Clinton’s top priority for the legislation is fulfilling his campaign promise to hire 100,000 new police officers; that adds another $9 billion to the bottom line. The Administration also supports several billion dollars in assorted spending included in both bills, such as money to establish a police corps similar to the national service program, and funds to hire more FBI agents.
Both the White House and congressional Democratic leaders are committed to including sufficient spending on prison construction to ensure that Republicans can’t paint the final package as soft on criminals, officials say. Biden’s estimate on that tab: at least $6 billion for prisons (compared with $3 billion in the Senate bill and more than $13 billion in the House legislation), plus another $3 billion for military-style boot camps.
That may be enough to satisfy all the partisans in the crime debate, but the prospect of pouring so much money into these new spending programs distresses Congress’ small band of deficit hawks. They see in this spending escalation the prototypical legislative bidding war that last year’s pay-as-you-go budget rules were intended to eliminate.
“The federal government is broke, and we now have a crime bill totaling $20 (billion) to $30 billion,” said Rep. Timothy J. Penny (D-Minn.). “There is no focus here. It is amazing the ideas that found themselves into the crime bill.”
Biden countered: “Tim is wrong that the buying off is buying off for a political need. There is a legitimate need for these programs.”

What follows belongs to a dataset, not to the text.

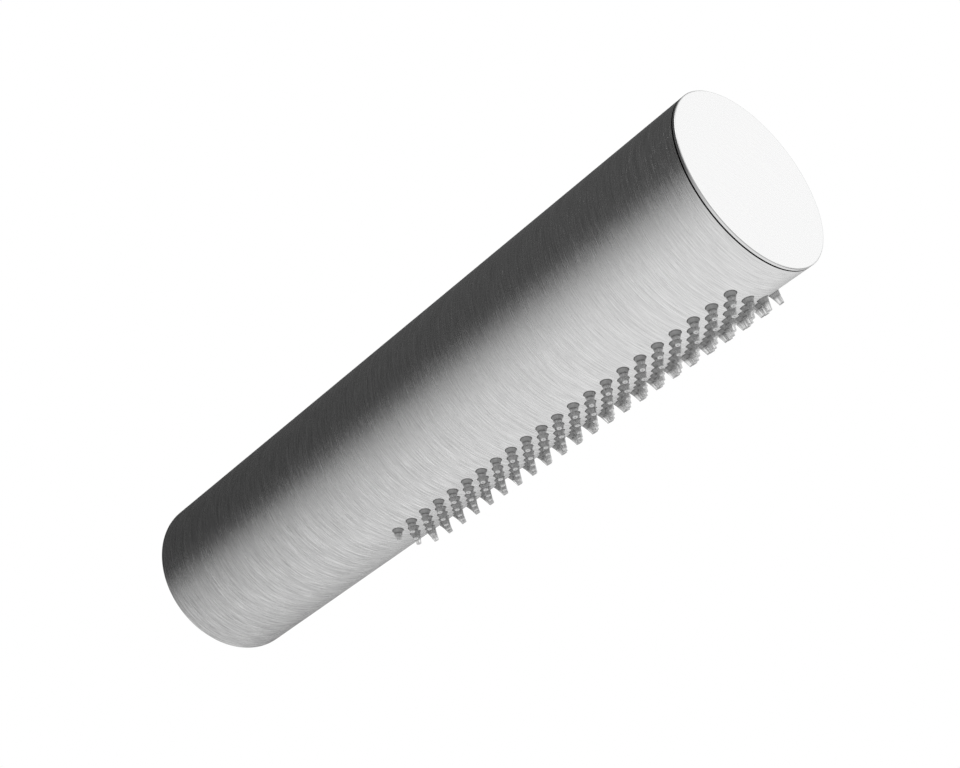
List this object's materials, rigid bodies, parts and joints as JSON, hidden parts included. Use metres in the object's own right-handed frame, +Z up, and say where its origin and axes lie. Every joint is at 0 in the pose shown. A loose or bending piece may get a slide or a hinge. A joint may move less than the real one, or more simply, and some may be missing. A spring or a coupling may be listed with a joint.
{
  "type": "wall shower head",
  "caption": "Horizontal tube shower head for a wall: brushed steel casing with soft nozzles underneath, an end cap with a shadow gap, and a threaded inlet.",
  "frame": {"origin": "centre of the tube's end on the wall, on the axis of the tube and of its threaded inlet", "axes": "+Y points into the wall, the tube runs towards -Y, +Z is up and the nozzles point down"},
  "size_m": [0.06, 0.284, 0.0642],
  "materials": {
    "brushed_tube": "stainless steel, brushed round the tube",
    "cap_steel": "fine satin stainless steel",
    "nozzle_silicone": "translucent grey silicone",
    "seal_rubber": "smooth black rubber",
    "gasket_foam": "closed-cell foam",
    "chamber_plastic": "moulded acetal",
    "saddle_plastic": "moulded nylon",
    "regulator_plastic": "moulded plastic",
    "inlet_brass": "turned brass",
    "filter_mesh": "woven steel mesh",
    "flange_aluminium": "turned aluminium",
    "screw_steel": "stainless steel"
  },
  "bodies": {
    "root": {"casing_tube": "brushed_tube", "end_cap": "cap_steel", "end_cap_seal": "seal_rubber", "nozzle_mat": "nozzle_silicone", "water_chamber": "chamber_plastic", "chamber_lid": "chamber_plastic", "rear_saddle": "saddle_plastic", "middle_saddle": "saddle_plastic", "front_saddle": "saddle_plastic", "inlet_nipple": "inlet_brass", "inlet_seal": "seal_rubber", "filter_screen": "filter_mesh", "flow_regulator": "regulator_plastic", "regulator_seal": "seal_rubber", "wall_flange": "flange_aluminium", "wall_gasket": "gasket_foam", "nut_washer": "screw_steel", "lock_nut": "inlet_brass", "set_screws": "screw_steel"}
  },
  "joints": []
}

Like other fiscal hawks, Penny is skeptical that the full personnel cuts expected to fund the crime bill will ever materialize. Last week, the House passed legislation exempting the Department of Veterans Affairs health program from the proposed personnel cutbacks, “which makes me worry we don’t have the guts to stick to our schedule,” Penny said.
If that happens, many say Congress will have to cut other programs to fund its crime initiatives, or scale back the expansive promises now being carved into law. “One of the problems of running the price tag on this bill up so high,” Penny said, “is we are promising way more than we can deliver.”